Figure 5.3 Sunbathing on the Riviera, still frame, du Côté de la Côte. © Ciné-Tamaris.

The beachfront is also where one detects the French rapport with its own seaside through the choice of color-seasonal fashion. Expanding the blue of shoreline onto the body, the French sunbathers pay homage to their environment, while a penchant for red and yellow beachwear quickly distinguishes the English tourists, and the fashion-failure green bathing suits worn by the Germans seem to justify their placement in crowded camping grounds. The posturing of women in these scenes is reflected in accompanying music with quick upbeat notes as French women promenade in resort wear, slowing to a two-note brass musical interpretation of the sigh “uh-oh,” as the German campers circle back and forth in and out of tightly packed tents in ill-fitting bathing suits.

This sequence reflects a broader sentiment that the French Riviera is French and the geography itself has now been inscribed into a national agenda.

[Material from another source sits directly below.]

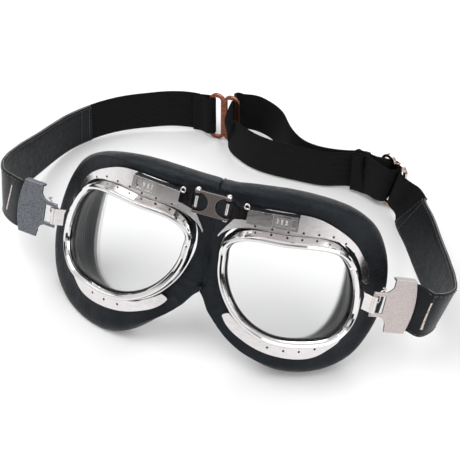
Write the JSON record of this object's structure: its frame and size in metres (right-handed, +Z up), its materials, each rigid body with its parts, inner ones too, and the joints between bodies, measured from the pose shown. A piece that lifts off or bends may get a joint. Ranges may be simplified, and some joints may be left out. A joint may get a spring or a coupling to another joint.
{
  "type": "motorcycle goggles",
  "caption": "Split-frame riding goggles: two metal-rimmed clear lenses hinged at the bridge on a padded leather mask, with a leather and elastic head strap.",
  "frame": {"origin": "centre of the bounding box's base, on the table", "axes": "+X to the cup on the slider buckle's side, +Y from the lenses towards the strap's back, +Z up"},
  "size_m": [0.28, 0.2303, 0.1067],
  "materials": {
    "mask_leather": "black leather, satin",
    "chrome": "polished chrome",
    "clear_lens": "clear, polished",
    "cup_rubber": "black, matt",
    "dark_metal": "black, satin",
    "link_metal": "grey-brown, satin",
    "clip_metal": "speckled satin",
    "strap_leather": "black leather, satin",
    "strap_lining": "black suede side",
    "elastic": "woven elastic webbing",
    "buckle_metal": "copper-brown plated"
  },
  "bodies": {
    "bridge": {"bridge_link": "link_metal", "bridge_pins": "chrome", "mask_nose": "mask_leather"},
    "pivot_left": {"tongue_left": "dark_metal"},
    "eye_left": {"guide_cover_left": "chrome", "top_plate_left": "chrome", "bottom_plate_left": "chrome", "rim_left": "chrome", "lens_left": "clear_lens", "lens_seat_left": "cup_rubber", "cup_liner_left": "cup_rubber", "hinge_tab_left": "chrome", "mask_left": "mask_leather"},
    "strap_left": {"clip_plate_left": "clip_metal", "clip_wire_left": "chrome", "strap_leather_left": "strap_leather", "strap_lining_left": "strap_lining", "elastic_left": "elastic"},
    "pivot_right": {"tongue_right": "dark_metal"},
    "eye_right": {"guide_cover_right": "chrome", "top_plate_right": "chrome", "bottom_plate_right": "chrome", "rim_right": "chrome", "lens_right": "clear_lens", "lens_seat_right": "cup_rubber", "cup_liner_right": "cup_rubber", "hinge_tab_right": "chrome", "mask_right": "mask_leather"},
    "strap_right": {"clip_plate_right": "clip_metal", "clip_wire_right": "chrome", "strap_leather_right": "strap_leather", "strap_lining_right": "strap_lining", "elastic_right_outer": "elastic", "elastic_right_inner": "elastic", "slider_buckle": "buckle_metal"},
    "link": {"link_buckle": "buckle_metal"}
  },
  "joints": [
    {"name": "fold_left", "type": "hinge", "parent": "bridge", "child": "pivot_left", "pos_m": [-0.0028, -0.0965, 0.0991], "axis": [0, 0.342, 0.9397], "range_deg": [-4, 4]},
    {"name": "nose_width_left", "type": "slide", "parent": "pivot_left", "child": "eye_left", "axis": [-0.995, 0.0972, 0.0248], "range_m": [-0.001, 0]},
    {"name": "clip_left", "type": "hinge", "parent": "eye_left", "child": "strap_left", "pos_m": [-0.0868, -0.08468, 0.05117], "axis": [0, 0.342, 0.9397], "range_deg": [-4.7, 4.7]},
    {"name": "fold_right", "type": "hinge", "parent": "bridge", "child": "pivot_right", "pos_m": [0.0138, -0.0965, 0.0991], "axis": [0, -0.342, -0.9397], "range_deg": [-4, 4]},
    {"name": "nose_width_right", "type": "slide", "parent": "pivot_right", "child": "eye_right", "axis": [0.995, 0.0972, 0.0248], "range_m": [-0.001, 0]},
    {"name": "clip_right", "type": "hinge", "parent": "eye_right", "child": "strap_right", "pos_m": [0.0978, -0.08468, 0.05117], "axis": [0, -0.342, -0.9397], "range_deg": [-4.7, 4.7]},
    {"name": "link_swivel", "type": "hinge", "parent": "strap_left", "child": "link", "pos_m": [-0.04487, 0.09607, 0.01742], "axis": [-0.1202, 0.0501, 0.9915], "range_deg": [-7, 7]}
  ],
  "couplings": [
    {"joint": "clip_left", "follows": "fold_left", "ratio": -1.156},
    {"joint": "clip_right", "follows": "fold_left", "ratio": -1.156},
    {"joint": "fold_right", "follows": "fold_left", "ratio": 1}
  ]
}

Varda quotes Paul Haag, a prefect from the Midi in her companion publication. He describes the French Riviera coastline in 1949 as an “immense tri-color flag,” and a decade later, deputy mayor of Nice, Jean Médecin, defines the region as the gateway and essence of France (“la porte et synthèse de la France”). Furthermore, given the rise of La Jeunesse with greater mobile and social independence, the Côte d’Azur became a manifest symbol of France’s recovered vitality,32 exemplifying health and rejuvenation of the French nation. Celebrity icon Brigitte Bardot personifies this spirit and Varda includes a clip in which Bardot appears as a free-spirited force in the streets of Saint-Tropez. According to Simone de Beauvoir, who would soon champion Bardot as revolutionizing the image of women in postwar France, Bardot represented “eroticism brought down to earth.”33 She is also a tourist phenomenon in Varda’s film, drawing crowds to Saint-Tropez for a glimpse of her aura, even while she remains an illusion. In her absence, tourists satisfy their fantasy by lingering in cafés in hope of an appearance.

Place and image united in the 1950s to redefine the Côte d’Azur as young and sensual with a modern taste distinct from that of Paris, the adult capital. Film stars featured in popular magazines and exploding paparazzi established the celebrity culture of the Cannes Film Festival, and Varda showcases a roster of international stars whose appearances at galas and along the Cannes beach celebrate this rendezvous of extravagance. But the theme of inaccessibility parallels her theme of proximity, as this Eden of the Hexagon is at once perceptible yet unattainable. So, whether a celebrity autograph or a chef-d’oeuvre by Henri Matisse, the tourist must substitute yearning with an empty alternative, and in the case of Matisse, a visit to his gravesite in Cimiez as Varda jauntily remarks, “even the dead have their following.”

The specter of fatality also finds its way into the “the most spacious form of freedom,” with Varda referring to crowded campgrounds as a “giant still-life,” the counterpart to the region’s famed cemeteries. She also turns to architectural spectacles scattered from the Var to the Italian border, a pastiche of the far-flung exotic: the Chinese pagoda (Fréjus), Sudanese mosque (Fréjus—“Africa is calling you”), Middle Eastern palaces (Menton and Monte Carlo), and Nice’s Russian Orthodox Cathedral (1900). Likewise, the fabricated botanical gardens of Monte Carlo and the extravagant garden collections at the Villa Ephrussi de Rothschild exemplify desire for paradise-like spaces. Yet Varda portrays tourists as displaying scant interest in these botanical wonders as they file through on tours, and with rather more interest in marking their visits by scratching their initials into these exotic specimens.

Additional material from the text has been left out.